In mid-February, the average used-car price in Canada was $34,594, up 47 per cent compared with the same time last year, according to figures provided by CBB.

So, let’s say you leased a car in 2018 with a $50,000 sticker price.

“At that time, a typical car would be worth 50 per cent of its MSRP (suggested price) after four years – so, $25,000,” Hancock said.

Your lease payments covered the difference between the original $50,000 price and the $25,000 residual value.

You would pay $25,000 in lease payments over those four years and then have the option to buy it back for $25,000 at the end of the lease.

But with used car prices soaring, that car hasn’t depreciated as much as first predicted and it’s now worth a lot more than that $25,000. So, if it was worth $30,000 now, the lease guarantees you the option to buy it for $25,000. Meaning that you could make yourself a tidy profit if you bought the car outright and then resold it.

Because dealers have so few new and used cars in their inventories right now, they don’t want you to buy it. They would rather buy it back so they can sell it for more than you’d pay them, Tai said.

“The dealer knows the [current] market price of the car, so as these leases are being returned, they’re being quite smart about it,” Tai said. “Dealers are starved for inventory right now. When you drive by a dealership these days, it’s like, ‘Are they even still in business?’” Tai said.

But there’s a catch. Your dealer probably wouldn’t just give you a cheque for $5,000 when you hand in the keys, Hancock said. But they might give you the money if you agree to buy or lease a new car from them.

Sellers’ market?

If you’re trying to make money on your lease, you have another option. You can buy the car back from the dealer at the price stated in the lease, and then try to sell it yourself to someone at a higher price, Tai said.

“You should figure out the true market value of your car; you can go to Autotrader or Canadian Black Book,” Tai said. “But you have to take that with a grain of salt. What something is worth might not be what someone will actually pay for it.”

If you buy it back for $10,000, you might be able to sell it for $13,000 or $14,000, Tai said.
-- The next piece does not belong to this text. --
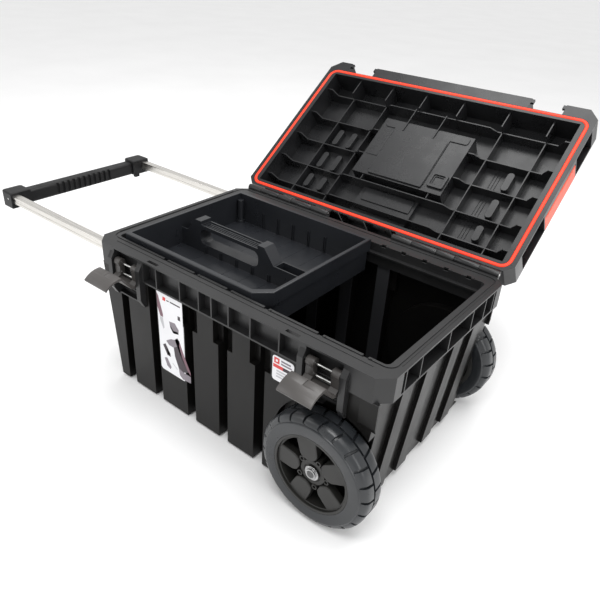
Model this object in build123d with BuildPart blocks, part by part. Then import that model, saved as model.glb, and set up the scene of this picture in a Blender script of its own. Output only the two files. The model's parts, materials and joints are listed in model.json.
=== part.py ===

But for some, listing the car, showing it and selling it might be too much of a hassle, and you may just want to hand your keys back to the dealer and walk away, Tai said.

With used cars worth so much right now because there are waiting lists for new cars, you may not have to wait until the end of your lease to get a payout, said George Iny, president of the Automobile Protection Association (APA), a membership group that promotes consumer interests in the marketplace.

Some dealers are offering customers the chance to end leases early without paying a penalty that can range from $299 to $1,000 – and they may offer you a bonus on top of that, Iny said.

“Ending a lease a bit early, say, in the last three to six months, does make sense, as does arranging a payment above the residual value at the end of the lease,” Iny said in an e-mail. “You will need another vehicle, so securing your next one [first] is important.”